BBC correspondent in Karachi
A new breed of scholar is inspiring Islamic study among Pakistan's last bastion of sceptics - the educated female elite.
A Koran class at al-Huda. (Photos: Anis Hamdani)
Women like Dr Farhat Hashmi are bringing a contemporary perspective to the teaching of the Koran.
It appeals to followers like Naila Shahid, who always wanted to study Islam in greater depth but balked when hearing the mullahs talk of heaven and hell and the purdah (veil).
"When I heard that, I just recoiled from wanting to go any deeper," says the 40-something mother of college-going children.
Dr Hashmi, a product of a Western religious education, has founded a chain of institutes offering Islamic education to women.
"It is a very practical, very precise version of Islam," she says.
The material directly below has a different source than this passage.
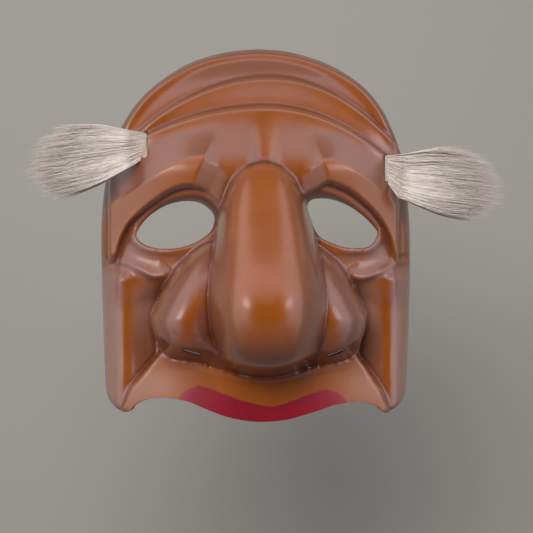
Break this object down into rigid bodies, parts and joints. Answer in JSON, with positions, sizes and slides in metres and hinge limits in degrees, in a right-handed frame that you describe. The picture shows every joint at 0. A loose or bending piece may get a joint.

On a typical Saturday afternoon, elevator loads of women pour into the al-Huda Institute of Islamic Education for Women in Karachi.
The silence, save for the exchange of greetings, may be unusual, but al-Huda's congregations are symbolic of a religious revolution in Pakistan - the desire to understand Islam.
Seventeen-year-old Maryam Asif believes an in-depth knowledge of her faith has helped her differentiate between truth and rhetoric.
"People say so many things and often you just can't accept them as Islam," she says.
Rukhsana Yamin, a Karachi-based publisher, says her knowledge of religion had been rather limited because "every time you pick up a volume to educate yourself, it fails to hold your interest".
To teach the aspiring students, the new breed of women scholars uses modern methods.
One such teacher, Huma Hassan, addresses weekly informal gatherings at a private residence in Karachi.
The women who attend are mostly socialites.
Ms Hassan translates and explains Koranic verses with the help of multimedia presentations projected on to a screen.
But it isn't just the modern methods that appeal - the teachers do too.
Bushra Kausar, a regular at al-Huda, says: "Dr Hashmi relates the Koran to everyday experiences."
But Dr Hashmi is diffident about her charisma.
"I have never asked women why they come to hear me," she says in a soft, measured voice.
Her explanation of their quest for religious enlightenment is that people often turn to religion in despair.
"The expectations of Pakistanis have not been fulfilled in our 50-odd years of independence," she says.
"There is a feeling of betrayal and despair. Even political Islam has not been able to address people's grievances," says Dr Hashmi, referring to the Islamisation drive of former leader General Zia ul-Haq, who died in 1988.
"There is a search for direction, for guidance," she says.
Dr Hashmi believes Islam holds the cure. "I wanted to help others experience the peace I felt by reading the Koran," she says.
"When people benefit from something, they will be drawn to it."
But Dr Hashmi's analysis of why the country's female elite is suddenly seeking religious enlightenment is not accepted by everyone.
Traditional dress is the new trend - here in the examinations hall
Mother and social worker Razia Latif says women are just plain bored.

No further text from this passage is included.